Below is the history of the Church and some photographs we took earlier this year.
St John The Evangelist, Dudley (2009). The ecclesiastical parish of St. John, Kates Hill, was formed Oct.15,1844: the Church, erected in 1840 at a cost of £3000, and renovated in 1873 at a cost of £2255, is a building of stone in the Early English style, consisting of chancel, nave, aisles, west porch, and an embattled western tower containing ten tubular bells: in the chancel is a memorial window to the late John Beddard Esq. of Dixon’s Green, and there are others to the late Rev. William Henry Vincent Crump, curate here 1878-82, and to the wife of the late Mr. Edw. Truelove Terry, to whose memory the stone pulpit, erected by her husband, is also dedicated: the screen is a memorial to the late Mr. E.T. Terry, and the handsome marble font to the Rev. E.H.L. Noot (vicar 1843-1905), to whose memory also the brass litany desk is dedicated: there are several memorial windows: the interior is surrounded by galleries on three sides, and affords 730 sittings, 370 being free. The register dates from the year 1840. The living is a vicarage, net yearly value £470,with residence, in the gift of the vicar of Dudley, and held since 1906 by the Rev. Charles Thomas Powell M.A. of St John’s College, Cambridge.
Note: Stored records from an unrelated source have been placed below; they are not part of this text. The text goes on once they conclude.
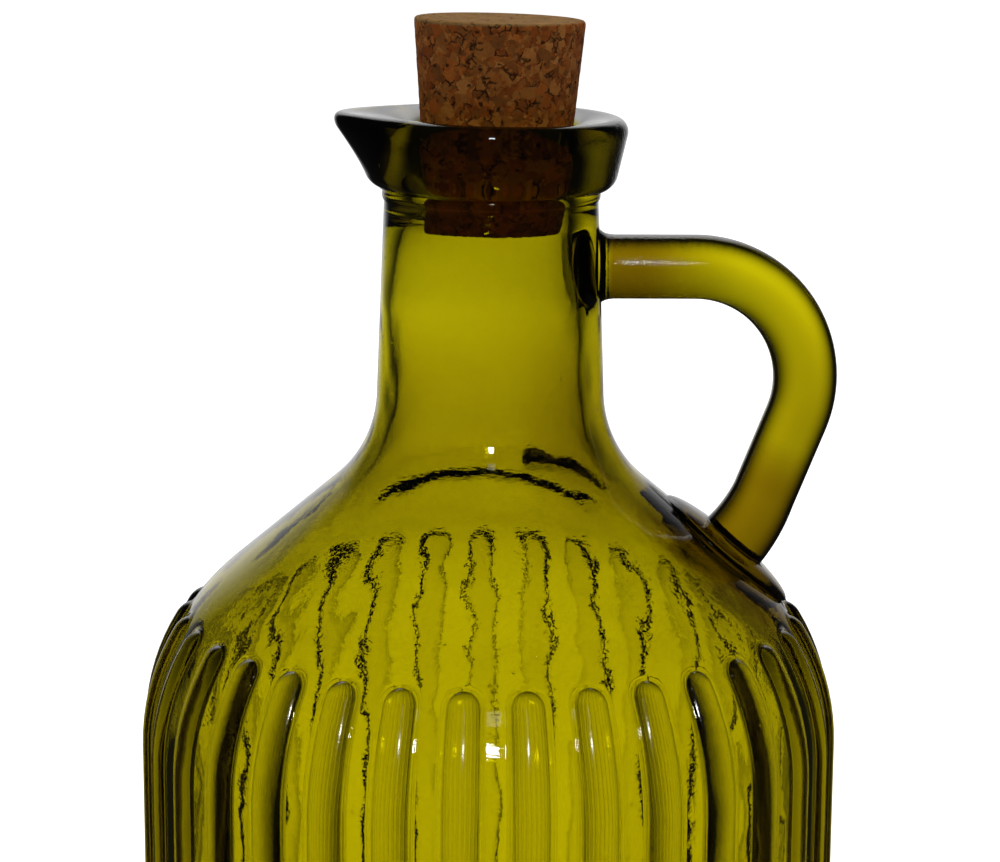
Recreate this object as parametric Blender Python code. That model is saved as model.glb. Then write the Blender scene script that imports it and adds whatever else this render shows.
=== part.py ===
"""Oil cruet: a ribbed green glass bottle with a pouring lip and a loop handle, and its cork stopper.

The cruet stands on Z = 0 with its axis on Z. The spout points to -X and the handle to +X.
The bottle is one piece of glass: the moulded body, the neck, the tooled lip and the solid
glass handle are fused. The tapered stopper rests in the mouth, clear of the glass.
"""

import math

import bmesh
import bpy
from mathutils import Matrix, Vector

MM = 0.001

# Moulded body: a straight wall with raised ribs, and a round shoulder that ends in a cone.
WALL_HEIGHT = 95.0 * MM  # the shoulder starts here
CREST_RADIUS = 50.0 * MM  # over the ribs
RIB_HEIGHT = 0.8 * MM
RIB_COUNT = 33
RIB_PHASE = math.radians(3.0)  # a gap faces the front, and a rib faces the back
RIB_HALF_WIDTH = 2.8 * MM
RIB_FOOT_Z = 9.0 * MM  # the lower tips of the ribs
RIB_TIP_TURN = math.radians(36.5)  # the upper tips, as a turn round the shoulder
LAND_RADIUS = CREST_RADIUS - RIB_HEIGHT
SHOULDER_RADIUS = 31.6 * MM
CONE_SLOPE = math.radians(49.75)  # from the vertical
HEEL_RADIUS = 5.0 * MM

# Drawn neck: it narrows a little upwards, and meets the cone in a wide hollow curve.
NECK_RADIUS = 16.1 * MM  # at the top of the hollow curve
NECK_TAPER = 0.038
NECK_CURVE_RADIUS = 17.6 * MM

# Tooled mouth: a ring, a flared lip with a round rim, a funnel and the throat that holds the cork.
RIM_Z = WALL_HEIGHT + 89.4 * MM
RIM_ROUND = 1.9 * MM
LIP_RADIUS = 19.05 * MM
LIP_FLARE = math.radians(12.7)  # of its outer side, from the vertical
LIP_FOOT_ROUND = 2.95 * MM
LIP_FOOT_CENTRE = (14.9 * MM, RIM_Z - 7.4 * MM)  # radius and height of the lower edge's centre
LIP_TILT = math.radians(1.1)  # the spout side stands a little higher
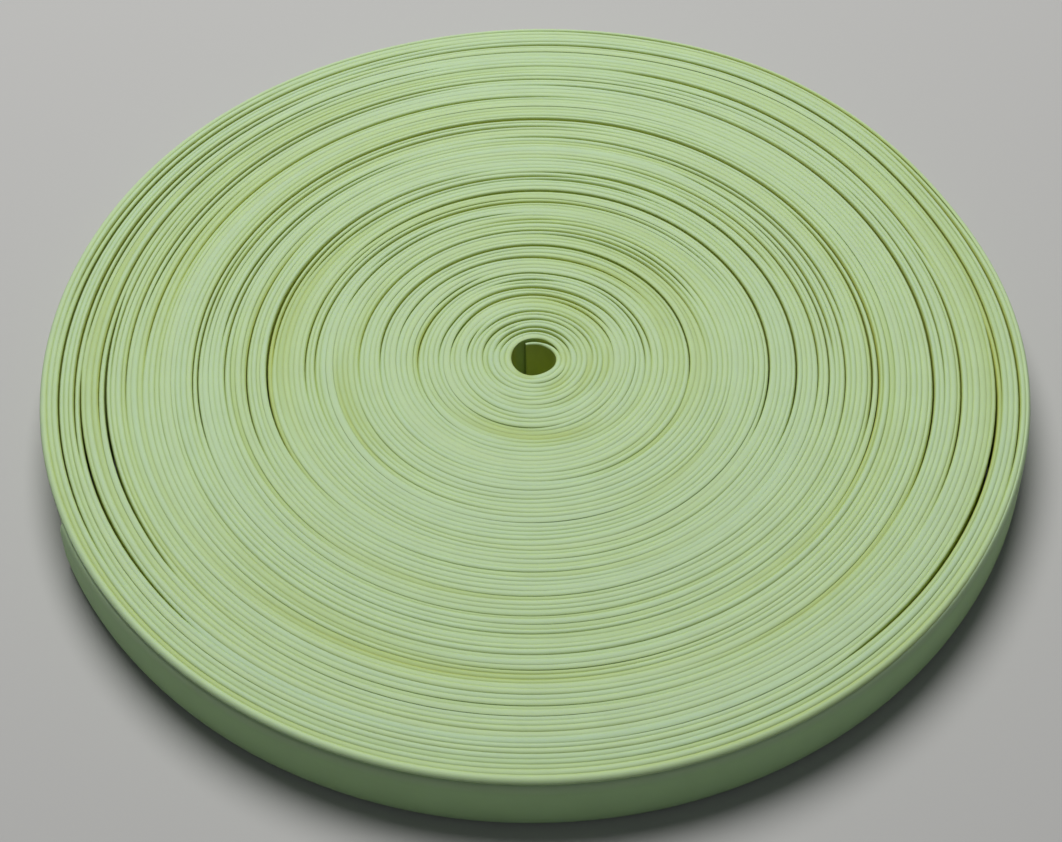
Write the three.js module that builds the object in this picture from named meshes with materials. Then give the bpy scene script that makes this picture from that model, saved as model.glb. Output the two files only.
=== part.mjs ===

A lychgate was erected at the entrance to the churchyard in 1920 as a memorial to those from the parish who fell in the Great War, 1914-1918. Miss Fellows’s bequest of £200 to St John’s parish is invested and administered in the same manor as in St Edmund’s parish, and this parish shares also in the amalgamated bread and clothing charities. Source: Kelly’s Directory (Worcestershire) 1921.
The lychgate as referred to in the above text.
This photograph shows the commanding views from the Church.